In Spain, on the other hand, jobs are becoming more scarce in the profession, as in the economy as a whole. At present, unemployment among young people stands at around 25%. In addition, pay and conditions are not as advantageous as hospitals and clinics here are able to offer.
“Last summer, I worked for three months,” recent nursing graduate Rocio Wolse told VRT news. She has been searching for a job since then, but she said, “the situation is complicated. I didn’t find anything.” She was last week on a reconnaissance visit to the Veilige Haven care facility in Aalter, East Flanders, with other prospective colleagues. It is offering four places to Spanish caregivers; four others are considering offers from a rest home in Deinze.
Zorgnet Vlaanderen once opposed the importing of nursing personnel. “The reality forced us to change our point of view,” admitted managing director Peter Degadt. “We made enormous efforts in recent years to find a solution to the problem in our own country. In the last academic year, the number of nursing students went up by 30%, but even that is not enough. The shortage is particularly acute in geriatric care. This is a trial project. We will need to wait and see if it is successful.”

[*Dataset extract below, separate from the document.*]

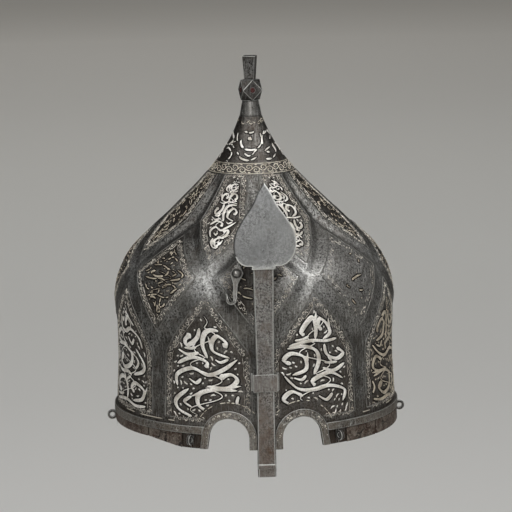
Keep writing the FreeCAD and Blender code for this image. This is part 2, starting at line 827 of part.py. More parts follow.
def make_bar():
    """The nasal bar: a flat bar with a widened head, bevelled front edges and a cross ridge near its foot."""
    body = doc.addObject("PartDesign::Body", "nasal_bar")
    body.Label = "nasal_bar"
    head = "leaf_tip_height - leaf_length + leaf_lap"
    neck = "bracket_low + bracket_height"
    outline = [
        ("-bar_foot_half_width", "-bar_foot_drop"),
        ("bar_foot_half_width", "-bar_foot_drop"),
        ("bar_half_width", "bracket_low"),
        ("bar_half_width", neck),
        ("bar_head_half_width", "leaf_tip_height - leaf_length"),
        ("bar_head_half_width", head),
        ("-bar_head_half_width", head),
        ("-bar_head_half_width", "leaf_tip_height - leaf_length"),
        ("-bar_half_width", neck),
        ("-bar_half_width", "bracket_low"),
    ]
    flat = body.newObject("PartDesign::Pad", "bar_flat")
    flat.Profile = outline_sketch(body, "bar_outline", "XZ_Plane", outline)
    flat.setExpression("Length", in_sizes("bar_thickness"))
    doc.recompute()
    front = -size("bar_thickness")
    rims = []
    for number, edge in enumerate(flat.Shape.Edges, start=1):
        box = edge.BoundBox
        if box.YMax < front / 2 and box.ZLength > box.XLength:
            rims.append("Edge%d" % number)
    bevel = body.newObject("PartDesign::Chamfer", "bar_bevels")
    bevel.Base = (flat, rims)
    bevel.setExpression("Size", in_sizes("bar_bevel"))
    ridge_outline = [
        ("-bar_half_width", "-ridge_drop"),
        ("bar_half_width", "-ridge_drop"),
        ("bar_half_width", "ridge_width - ridge_drop"),
        ("-bar_half_width", "ridge_width - ridge_drop"),
    ]
    ridge = body.newObject("PartDesign::Pad", "bar_ridge")
    ridge.Profile = outline_sketch(body, "ridge_outline", "XZ_Plane", ridge_outline)
    ridge.setExpression("Length", in_sizes("bar_thickness + ridge_rise"))
    holes = body.newObject("Sketcher::SketchObject", "bar_hole_centres")
    holes.AttachmentSupport = [(origin_plane(body, "XZ_Plane"), "")]
    holes.MapMode = "FlatFace"
    for index, height in enumerate(("leaf_rivet_rise", "leaf_rivet_rise + leaf_rivet_pitch")):
        expression = "leaf_tip_height - leaf_length + " + height
        radius = size("leaf_rivet_radius + rivet_clearance")
        holes.addGeometry(Part.Circle(Vector(0, size(expression), 0), Vector(0, 0, 1), radius))
        holes.addConstraint(Sketcher.Constraint("PointOnObject", index, 3, -2))
        for kind, points, formula in (
                ("DistanceY", (-1, 1, index, 3, size(expression)), expression),
                ("Radius", (index, radius), "leaf_rivet_radius + rivet_clearance")):
            number = holes.addConstraint(Sketcher.Constraint(kind, *points))
            holes.setExpression("Constraints[%d]" % number, in_sizes(formula))
    drill = body.newObject("PartDesign::Pocket", "bar_holes")
    drill.Profile = holes
    drill.Type = "ThroughAll"
    drill.Midplane = True
    body.setExpression("Placement.Base.y", in_sizes("-bar_back"))
    return body


def leaf_back():
    """Inner radius of the leaf's plate, whose hollow clears the bar's front edges by a seat gap."""
    return math.hypot(size("bar_back + bar_thickness + seat_gap"), size("bar_head_half_width"))


def leaf_plate():
    """A ring the leaf is cut from: upright below the bend, then curving in over the brow."""
    inner = leaf_back()
    thickness = size("leaf_thickness")
    low = leaf_low() - size("overrun")
    bend = size("leaf_bend_height")
    radius = size("leaf_bend_radius")
    rise = size("leaf_tip_height") + size("overrun") - bend
    sag = radius - math.sqrt(radius * radius - rise * rise)
    half_rise = rise / 2
    half_sag = radius - math.sqrt(radius * radius - half_rise * half_rise)

    def side(offset):
        foot = Vector(0, -inner - offset, low)
        knee = Vector(0, -inner - offset, bend)
        middle = Vector(0, -inner - offset + half_sag, bend + half_rise)
        top = Vector(0, -inner - offset + sag, bend + rise)
        return foot, knee, middle, top

    back = side(0)
    front = side(thickness)
    edges = [
        Part.makeLine(back[0], back[1]), Part.Arc(back[1], back[2], back[3]).toShape(),
        Part.makeLine(back[3], front[3]),
        Part.Arc(front[3], front[2], front[1]).toShape(), Part.makeLine(front[1], front[0]),
        Part.makeLine(front[0], back[0]),
    ]
    section = Part.Face(Part.Wire(edges))
    return around(section.revolve(CENTRE, UP, 90), -45)


def leaf_rivet_heights():
    first = leaf_low() + size("leaf_rivet_rise")
    return [first, first + size("leaf_rivet_pitch")]


def make_leaf():
    """The leaf-shaped plate on top of the bar, with rounded lobes and a square tongue lapped over the bar."""
    tip = size("leaf_tip_height")
    length = size("leaf_length")
    half_width = size("leaf_half_width")

    def point(side, width_share, drop_share):
        return Vector(side * width_share * half_width, 0, tip - drop_share * length)

    def flank(side):
        curve = Part.BSplineCurve()
        curve.interpolate([point(side, *shares) for shares in zip(leaf_width_shares, leaf_drop_shares)])
        return curve.toShape()

    edges = [flank(1), flank(-1)]
    for side in (1, -1):
        corners = [
            point(side, leaf_width_shares[-1], leaf_drop_shares[-1]),
            point(side, leaf_lobe_width_share, leaf_lobe_drop_share),
            point(side, tongue_width_share, leaf_lobe_drop_share),
            point(side, tongue_width_share, 1),
        ]
        for start, end in zip(corners, corners[1:]):
            edges.append(Part.makeLine(start, end))
    edges.append(Part.makeLine(point(1, tongue_width_share, 1), point(-1, tongue_width_share, 1)))
    outline = Part.Face(Part.Wire(Part.sortEdges(edges)[0]))
    prism = outline.extrude(Vector(0, -2 * leaf_back(), 0))
    reach = leaf_back() + size("overrun")
    holes = [radial_cylinder(size("leaf_rivet_radius + rivet_clearance"), size("bar_back"), reach, 0, height)
             for height in leaf_rivet_heights()]
    return feature("nasal_leaf", leaf_plate().common(prism).cut(holes))


def make_leaf_rivets():
    """Two rivets, flush with the leaf in front and headed behind the bar."""
    back = size("bar_back") - size("seat_gap")
    thickness = size("rivet_head_thickness")
    front = leaf_back() + size("leaf_thickness")
    rivets = []
    for height in leaf_rivet_heights():
        head = radial_cylinder(size("rivet_head_radius"), back - thickness, back, 0, height)
        shank = radial_cylinder(size("leaf_rivet_radius"), back - thickness, front, 0, height)
        rivets.append(head.fuse(shank).removeSplitter())
    return feature("nasal_leaf_rivets", Part.makeCompound(rivets))


def make_bracket():
    """A strap over the bar: its shoulders rest on the bowl, its legs go through and are clinched inside."""
    body = doc.addObject("PartDesign::Body", "nasal_bracket")
    body.Label = "nasal_bracket"
    outer = "bracket_inner + bracket_wall"
    shoulder = outer + " + shoulder_width"
    clinch = outer + " + clinch_length"
    strap_back = "-(bar_back + bar_thickness + slide_clearance)"
    strap_front = "-(bar_back + bar_thickness + slide_clearance + bracket_wall)"
    shoulder_back = "-bracket_seat"
    shoulder_front = "-(bracket_seat + shoulder_thickness)"
    clinch_front = "-clinch_front"
    clinch_back = "clinch_thickness - clinch_front"
    half = [
        ("bracket_inner", strap_back), ("bracket_inner", clinch_back), (clinch, clinch_back),
        (clinch, clinch_front), (outer, clinch_front), (outer, shoulder_back),
        (shoulder, shoulder_back), (shoulder, shoulder_front),
        (outer, shoulder_front), (outer, strap_front),
    ]
    mirrored = [("-(" + across + ")", along) for across, along in reversed(half)]
    strap = body.newObject("PartDesign::Pad", "bracket_strap")
    strap.Profile = outline_sketch(body, "bracket_section", "XY_Plane", half + mirrored)
    strap.setExpression("Length", in_sizes("bracket_height"))
    body.setExpression("Placement.Base.z", in_sizes("bracket_low"))
    return body


def hook_outline():
    """The hook's flat outline about its rivet: a pointed plate, a tapering shank and an upturned end."""
    plate = size("hook_plate_half_width")
    offset = size("hook_shank_offset")
    shank = size("hook_shank_half_width")
    wire = size("hook_wire_width")
    gap = size("hook_gap")
    drop = size("hook_drop")
    shoulder = size("hook_shoulder_drop")
    right = shank - offset
    left = -shank - offset
    bend = left - gap / 2
    bend_height = -drop + wire + gap / 2
    arm_right = left - gap
    arm_left = arm_right - wire
    point = Vector((right + offset) / 2, size("hook_point_rise"), 0)
    tip = Vector(arm_left - wire / 2, -size("hook_tip_drop"), 0)
    corners = [
        tip, Vector(arm_right, bend_height, 0), Vector(bend, -drop + wire, 0), Vector(left, bend_height, 0),
        Vector(left - offset / 2, -shoulder, 0), Vector(-plate, 0, 0), point, Vector(plate, 0, 0),
        Vector(right + offset, -shoulder, 0), Vector(right, bend_height, 0), Vector(bend, -drop, 0),
        Vector(arm_left, bend_height, 0),
    ]
    edges = [
        Part.makeLine(corners[0], corners[1]),
        Part.Arc(corners[1], corners[2], corners[3]).toShape(),
        Part.makeLine(corners[3], corners[4]),
        Part.makeLine(corners[4], corners[5]),
        Part.makeLine(corners[5], corners[6]),
        Part.makeLine(corners[6], corners[7]),
        Part.makeLine(corners[7], corners[8]),
        Part.makeLine(corners[8], corners[9]),
        Part.Arc(corners[9], corners[10], corners[11]).toShape(),
        Part.makeLine(corners[11], corners[0]),
    ]
    return Part.Face(Part.Wire(edges))


def make_hook():
    """The hook is bent a little, so that it follows the bowl's bulge and still turns clear of it."""
    radius = size("hook_bend_radius")
    stand = hook_stand()
    thickness = size("hook_thickness")
    reach = size("2 * hook_drop")
    axis_start = Vector(-reach, 0, stand - radius)
    outer = Part.makeCylinder(radius + thickness, 2 * reach, axis_start, Vector(1, 0, 0))
    inner = Part.makeCylinder(radius, 2 * reach, axis_start, Vector(1, 0, 0))
    flat = hook_outline()
    flat.translate(Vector(0, 0, -size("overrun")))
    prism = flat.extrude(Vector(0, 0, size("2 * overrun")))
    eye = Part.makeCylinder(size("hook_rivet_radius + hook_rivet_clearance"), size("2 * overrun"),
                            Vector(0, 0, -size("overrun")))
    bent = prism.common(outer).cut([inner, eye])
    return feature("mail_hook", in_hook_frame(bent))


def make_hook_rivet():
    """A domed rivet: the hook turns on its shank, which is headed inside the bowl."""
    shank_radius = size("hook_rivet_radius")
    wall = size("bowl_wall")
    seat = hook_stand() + size("hook_thickness + hook_play")
    head_top = -wall - size("2 * hook_play")
    head_low = head_top - size("rivet_head_thickness")
    shank = Part.makeCylinder(shank_radius, seat - head_low, Vector(0, 0, head_low))
    head = Part.makeCylinder(size("washer_radius"), size("rivet_head_thickness"), Vector(0, 0, head_low))
    dome_radius = size("hook_dome_radius")
    dome_height = size("hook_dome_height")
    ball_radius = (dome_radius ** 2 + dome_height ** 2) / (2 * dome_height)
    ball = Part.makeSphere(ball_radius, Vector(0, 0, seat + dome_height - ball_radius))
    cap = ball.common(Part.makeCylinder(dome_radius, dome_height, Vector(0, 0, seat)))
    return feature("hook_rivet", in_hook_frame(shank.fuse([head, cap]).removeSplitter()))


def make_hook_washer():
    low = Vector(0, 0, size("hook_play"))
    disc = Part.makeCylinder(size("washer_radius"), size("washer_thickness"), low)
    hole = Part.makeCylinder(size("hook_rivet_radius + rivet_clearance"), size("washer_thickness"), low)
    return feature("hook_washer", in_hook_frame(disc.cut(hole)))


def make_all():
    pieces = [
        make_bowl(),
        make_collar(),
        make_knop(),
        make_knop_studs(),
        make_stem(),
        make_rove(),
        make_eye_arch("left_eye_arch", -1),
        make_eye_arch("right_eye_arch", 1),
        make_rivets("eye_arch_rivets", eye_rivet_places(-1) + eye_rivet_places(1)),
        make_rim_band(),
        make_rivets("rim_band_rivets", band_rivet_places()),
    ]
    cover_places = []
    for label, (first, last) in COVERS.items():
        pieces.append(make_rim_cover(label, first, last))
        cover_places += cover_rivet_places(size(first), size(last))
    pieces.append(make_rivets("rim_cover_rivets", cover_places))
    pieces += [
        make_vervelles(),
        make_bar(),
        make_leaf(),
        make_leaf_rivets(),
        make_bracket(),
        make_hook(),
        make_hook_rivet(),
        make_hook_washer(),
    ]
    return pieces


pieces = make_all()
doc.recompute()

for thing in doc.Objects:
    states = [state for state in thing.State if state in ("Invalid", "Error")]
    if states:
        raise RuntimeError("%s is %s" % (thing.Name, ", ".join(states)))
for piece in pieces:
    if piece.Shape.isNull() or not piece.Shape.isValid() or not piece.Shape.Solids:
        raise RuntimeError("%s has no valid solid" % piece.Label)

for piece in pieces:
    piece.Shape.exportStep("parts/" + piece.Label + ".step")
    print("%-24s solids %2d volume %10.1f" % (piece.Label, len(piece.Shape.Solids), piece.Shape.Volume))
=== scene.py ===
import math
from functools import partial
import bpy
import numpy as np
from mathutils import Matrix, Vector


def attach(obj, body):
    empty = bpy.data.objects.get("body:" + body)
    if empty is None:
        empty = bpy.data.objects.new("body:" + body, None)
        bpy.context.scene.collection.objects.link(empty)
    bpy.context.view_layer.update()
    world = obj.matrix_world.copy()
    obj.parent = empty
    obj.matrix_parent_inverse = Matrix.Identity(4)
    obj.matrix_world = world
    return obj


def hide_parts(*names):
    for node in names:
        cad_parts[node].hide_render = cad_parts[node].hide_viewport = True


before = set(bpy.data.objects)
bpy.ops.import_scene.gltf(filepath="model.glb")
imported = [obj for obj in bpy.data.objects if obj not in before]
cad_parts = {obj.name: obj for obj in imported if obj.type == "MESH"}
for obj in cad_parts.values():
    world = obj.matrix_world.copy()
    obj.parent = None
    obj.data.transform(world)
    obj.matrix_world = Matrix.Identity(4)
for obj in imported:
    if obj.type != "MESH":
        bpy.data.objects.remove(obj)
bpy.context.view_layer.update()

MM = 0.001

# Bowl, in millimetres and degrees, as the frame's solid has it.
# Angles run from the brow (-Y) towards +X.
BOWL_HEIGHT = 254.5
RIM_RADIUS = 116.4
BOWL_WALL = 1.25
APEX_THICKNESS = 12.0
APEX_RADIUS = 9.3
TANG_BORE = 3.1
HEIGHT_SHARES = [0, 0.118, 0.244, 0.314, 0.362, 0.405, 0.448, 0.491, 0.538,
                 0.589, 0.648, 0.707, 0.766, 0.825, 0.884, 0.943]
RADIUS_SHARES = [1, 0.990, 0.9785, 0.980, 0.988, 0.993, 0.986, 0.965, 0.922,
                 0.840, 0.706, 0.567, 0.432, 0.310, 0.210, 0.133]
PROFILE_SAMPLES = 4000
# Worn stretch of the rim: where it starts and is full, to the left of the middle, how far it cuts
# up, and the height at which the bowl's rows are even again
WORN_START, WORN_FULL, WORN_RISE = 66.0, 90.0, 4.5
WORN_BLEND = 12.0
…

In Portugal, meanwhile, a similar problem exists for engineers, another specialism Flanders needs. In response to a request from the Portuguese equivalent of the VDAB, which has an estimated 18,000 unemployed engineers on its books, another jobs fair was organised.
According to Gert De Buck, a specialist in employment mobility at the VDAB, 90 companies from Flanders expressed an interest, and 20 of them travelled to Portugal, where 4,000 engineers turned up. “The first 22 of them have already started work,” De Buck said.
Meanwhile Zorgnet called for “urgent measures” to cope with the lack of medical specialists in Flanders’ hospitals. More and more doctors are opting to go into private practice to avoid long hours, weekend work and on-call duty. According to their survey, nine out of 10 hospitals have more difficulty attracting specialists now than 10 years ago.